— WHAT IS EXPECTED —
Each record must be reproduced exactly as it is shown.

— RECORD LIST —
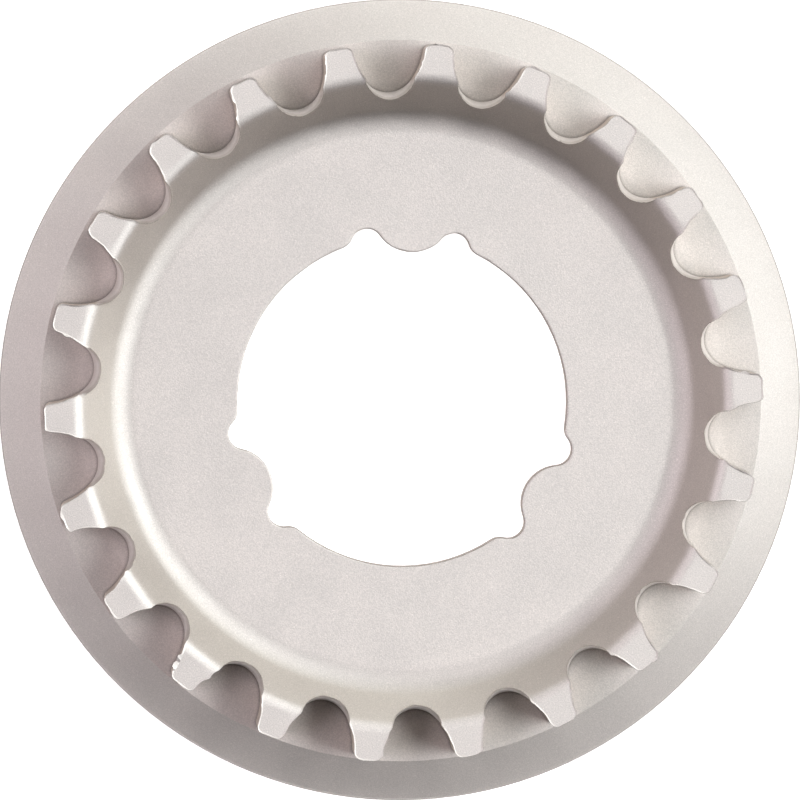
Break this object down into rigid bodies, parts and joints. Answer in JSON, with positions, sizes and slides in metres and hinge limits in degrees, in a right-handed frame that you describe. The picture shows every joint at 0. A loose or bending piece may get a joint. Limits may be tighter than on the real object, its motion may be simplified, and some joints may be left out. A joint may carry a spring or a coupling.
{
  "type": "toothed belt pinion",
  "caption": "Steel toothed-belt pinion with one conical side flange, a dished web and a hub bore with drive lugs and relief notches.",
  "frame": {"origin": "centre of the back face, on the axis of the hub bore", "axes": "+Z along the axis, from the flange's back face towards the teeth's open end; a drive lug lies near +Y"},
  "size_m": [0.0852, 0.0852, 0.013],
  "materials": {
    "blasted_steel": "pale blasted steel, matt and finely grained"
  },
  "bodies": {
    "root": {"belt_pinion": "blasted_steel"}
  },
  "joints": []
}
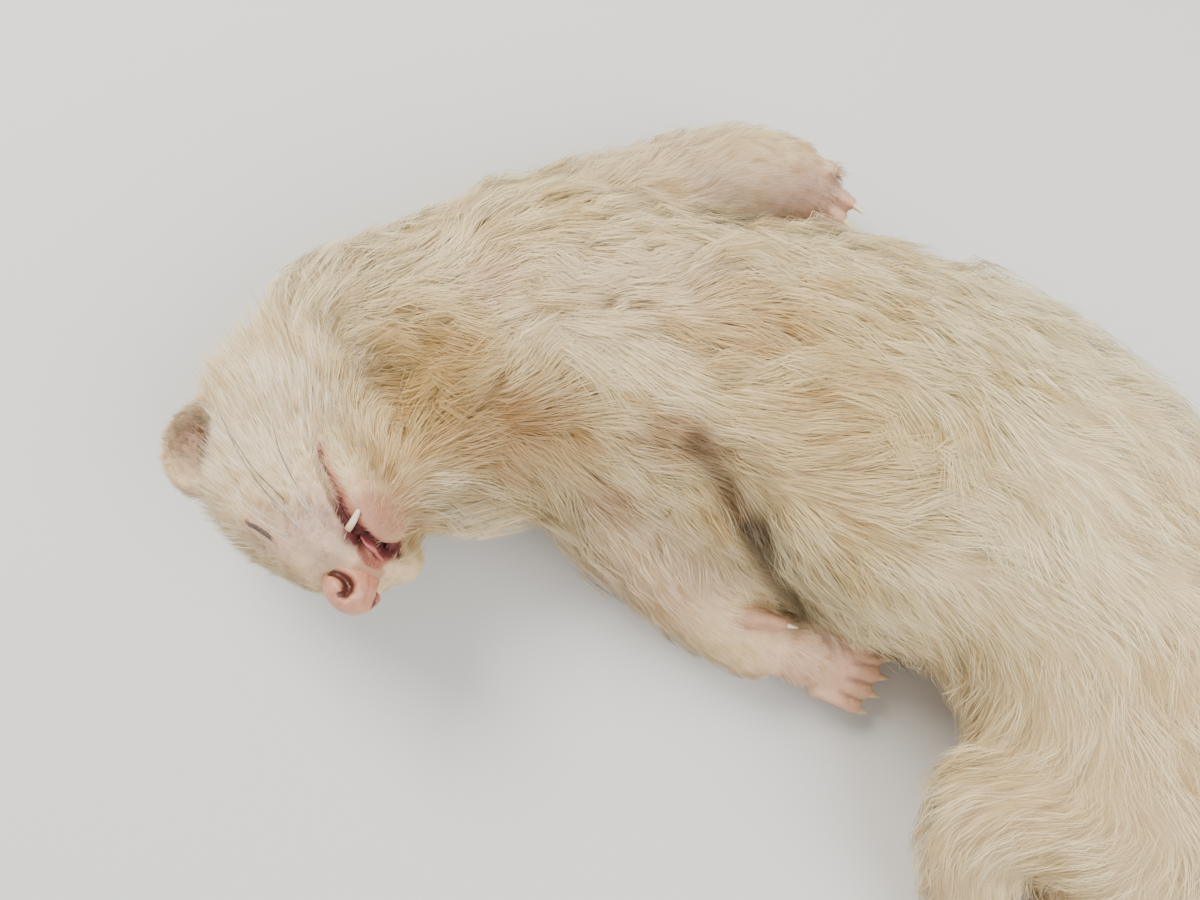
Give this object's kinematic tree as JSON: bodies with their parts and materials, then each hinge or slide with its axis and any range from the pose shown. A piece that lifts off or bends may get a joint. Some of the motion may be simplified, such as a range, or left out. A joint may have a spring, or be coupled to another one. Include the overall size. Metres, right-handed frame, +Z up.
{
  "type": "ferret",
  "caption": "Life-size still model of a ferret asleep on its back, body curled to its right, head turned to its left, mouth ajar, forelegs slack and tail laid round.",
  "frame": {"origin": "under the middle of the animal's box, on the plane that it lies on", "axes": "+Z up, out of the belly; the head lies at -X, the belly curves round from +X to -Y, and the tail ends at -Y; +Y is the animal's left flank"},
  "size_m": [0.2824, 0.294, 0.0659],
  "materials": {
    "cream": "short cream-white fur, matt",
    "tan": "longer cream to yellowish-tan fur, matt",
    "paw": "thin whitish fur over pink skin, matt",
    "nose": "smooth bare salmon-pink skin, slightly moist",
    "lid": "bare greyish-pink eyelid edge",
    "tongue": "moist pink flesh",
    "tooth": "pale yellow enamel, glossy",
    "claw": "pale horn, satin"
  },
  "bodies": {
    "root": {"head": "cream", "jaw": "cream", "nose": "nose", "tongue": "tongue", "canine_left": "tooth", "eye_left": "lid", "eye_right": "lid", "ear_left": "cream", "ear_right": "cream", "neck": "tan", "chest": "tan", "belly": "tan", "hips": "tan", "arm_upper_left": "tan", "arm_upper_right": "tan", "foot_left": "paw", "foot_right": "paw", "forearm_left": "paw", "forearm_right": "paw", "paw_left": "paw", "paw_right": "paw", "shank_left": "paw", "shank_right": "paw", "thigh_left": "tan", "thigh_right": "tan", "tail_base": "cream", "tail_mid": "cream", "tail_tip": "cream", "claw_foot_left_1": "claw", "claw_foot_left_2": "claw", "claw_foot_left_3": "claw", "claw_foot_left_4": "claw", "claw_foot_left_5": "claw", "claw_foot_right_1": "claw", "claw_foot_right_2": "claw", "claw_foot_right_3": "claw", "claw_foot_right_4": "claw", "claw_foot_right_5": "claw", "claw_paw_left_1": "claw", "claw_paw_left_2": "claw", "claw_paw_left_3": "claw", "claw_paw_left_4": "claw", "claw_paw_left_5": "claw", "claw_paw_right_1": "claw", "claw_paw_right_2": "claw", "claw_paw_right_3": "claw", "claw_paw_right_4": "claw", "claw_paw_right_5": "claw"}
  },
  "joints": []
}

— RESPONSE TO THIS TASK —
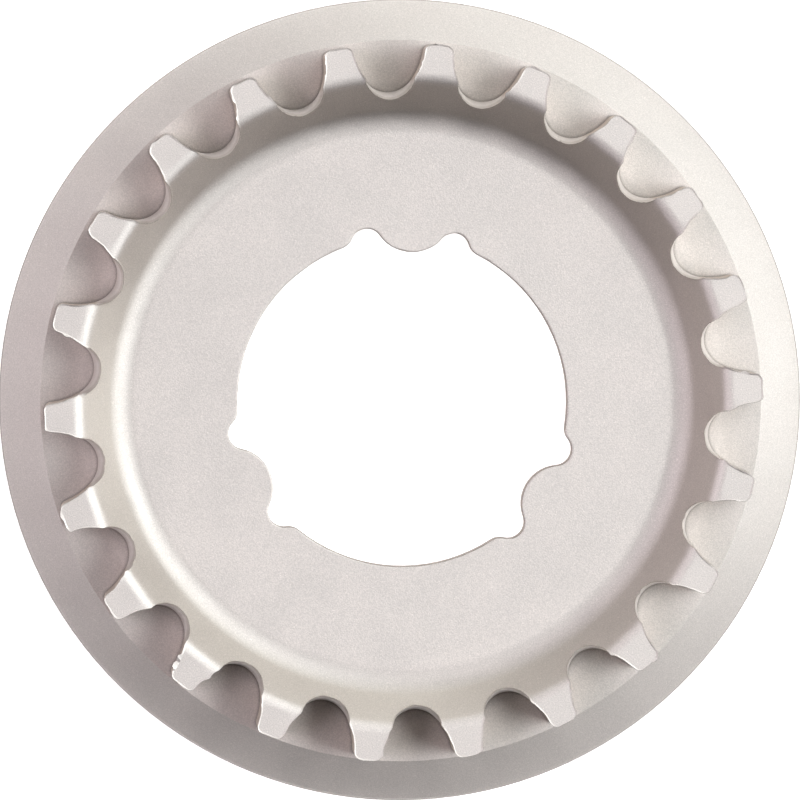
Break this object down into rigid bodies, parts and joints. Answer in JSON, with positions, sizes and slides in metres and hinge limits in degrees, in a right-handed frame that you describe. The picture shows every joint at 0. A loose or bending piece may get a joint. Limits may be tighter than on the real object, its motion may be simplified, and some joints may be left out. A joint may carry a spring or a coupling.
{
  "type": "toothed belt pinion",
  "caption": "Steel toothed-belt pinion with one conical side flange, a dished web and a hub bore with drive lugs and relief notches.",
  "frame": {"origin": "centre of the back face, on the axis of the hub bore", "axes": "+Z along the axis, from the flange's back face towards the teeth's open end; a drive lug lies near +Y"},
  "size_m": [0.0852, 0.0852, 0.013],
  "materials": {
    "blasted_steel": "pale blasted steel, matt and finely grained"
  },
  "bodies": {
    "root": {"belt_pinion": "blasted_steel"}
  },
  "joints": []
}
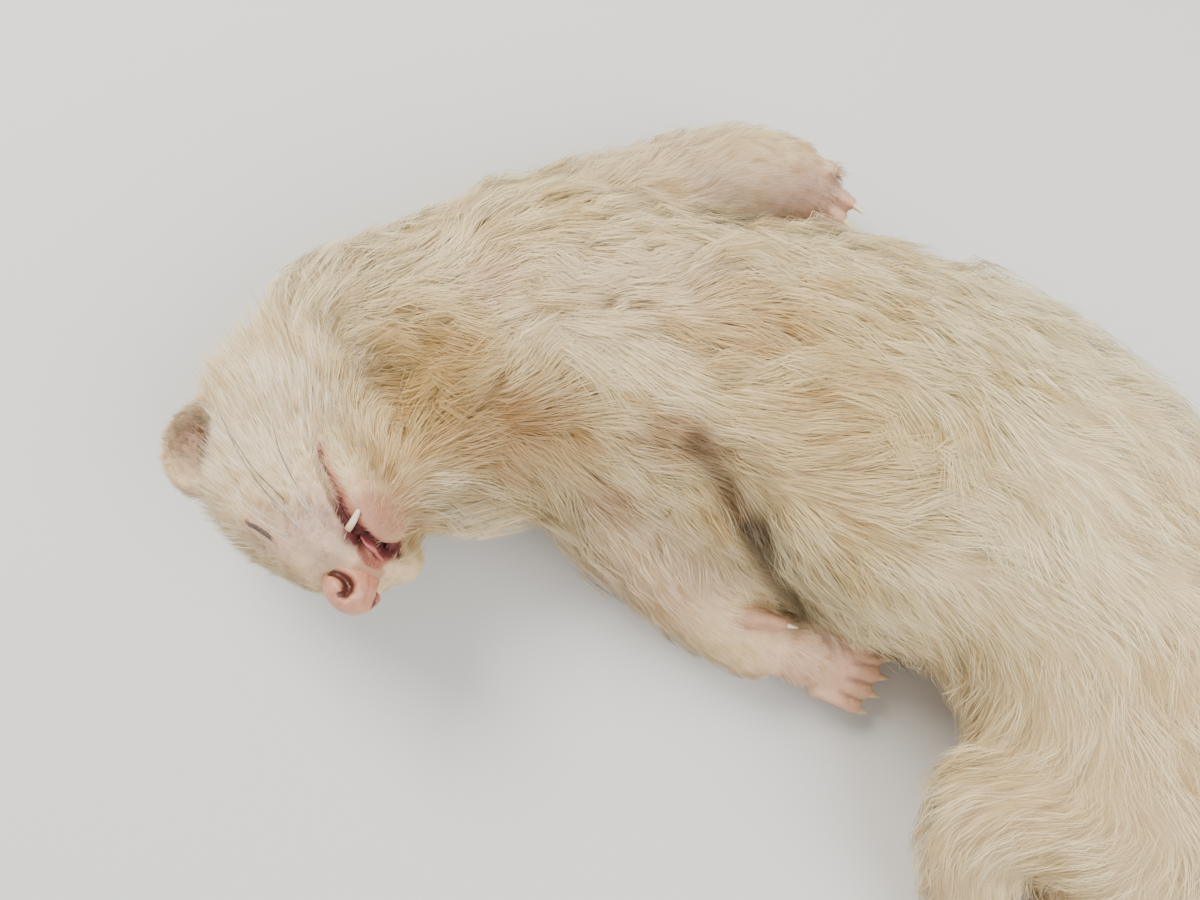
Give this object's kinematic tree as JSON: bodies with their parts and materials, then each hinge or slide with its axis and any range from the pose shown. A piece that lifts off or bends may get a joint. Some of the motion may be simplified, such as a range, or left out. A joint may have a spring, or be coupled to another one. Include the overall size. Metres, right-handed frame, +Z up.
{
  "type": "ferret",
  "caption": "Life-size still model of a ferret asleep on its back, body curled to its right, head turned to its left, mouth ajar, forelegs slack and tail laid round.",
  "frame": {"origin": "under the middle of the animal's box, on the plane that it lies on", "axes": "+Z up, out of the belly; the head lies at -X, the belly curves round from +X to -Y, and the tail ends at -Y; +Y is the animal's left flank"},
  "size_m": [0.2824, 0.294, 0.0659],
  "materials": {
    "cream": "short cream-white fur, matt",
    "tan": "longer cream to yellowish-tan fur, matt",
    "paw": "thin whitish fur over pink skin, matt",
    "nose": "smooth bare salmon-pink skin, slightly moist",
    "lid": "bare greyish-pink eyelid edge",
    "tongue": "moist pink flesh",
    "tooth": "pale yellow enamel, glossy",
    "claw": "pale horn, satin"
  },
  "bodies": {
    "root": {"head": "cream", "jaw": "cream", "nose": "nose", "tongue": "tongue", "canine_left": "tooth", "eye_left": "lid", "eye_right": "lid", "ear_left": "cream", "ear_right": "cream", "neck": "tan", "chest": "tan", "belly": "tan", "hips": "tan", "arm_upper_left": "tan", "arm_upper_right": "tan", "foot_left": "paw", "foot_right": "paw", "forearm_left": "paw", "forearm_right": "paw", "paw_left": "paw", "paw_right": "paw", "shank_left": "paw", "shank_right": "paw", "thigh_left": "tan", "thigh_right": "tan", "tail_base": "cream", "tail_mid": "cream", "tail_tip": "cream", "claw_foot_left_1": "claw", "claw_foot_left_2": "claw", "claw_foot_left_3": "claw", "claw_foot_left_4": "claw", "claw_foot_left_5": "claw", "claw_foot_right_1": "claw", "claw_foot_right_2": "claw", "claw_foot_right_3": "claw", "claw_foot_right_4": "claw", "claw_foot_right_5": "claw", "claw_paw_left_1": "claw", "claw_paw_left_2": "claw", "claw_paw_left_3": "claw", "claw_paw_left_4": "claw", "claw_paw_left_5": "claw", "claw_paw_right_1": "claw", "claw_paw_right_2": "claw", "claw_paw_right_3": "claw", "claw_paw_right_4": "claw", "claw_paw_right_5": "claw"}
  },
  "joints": []
}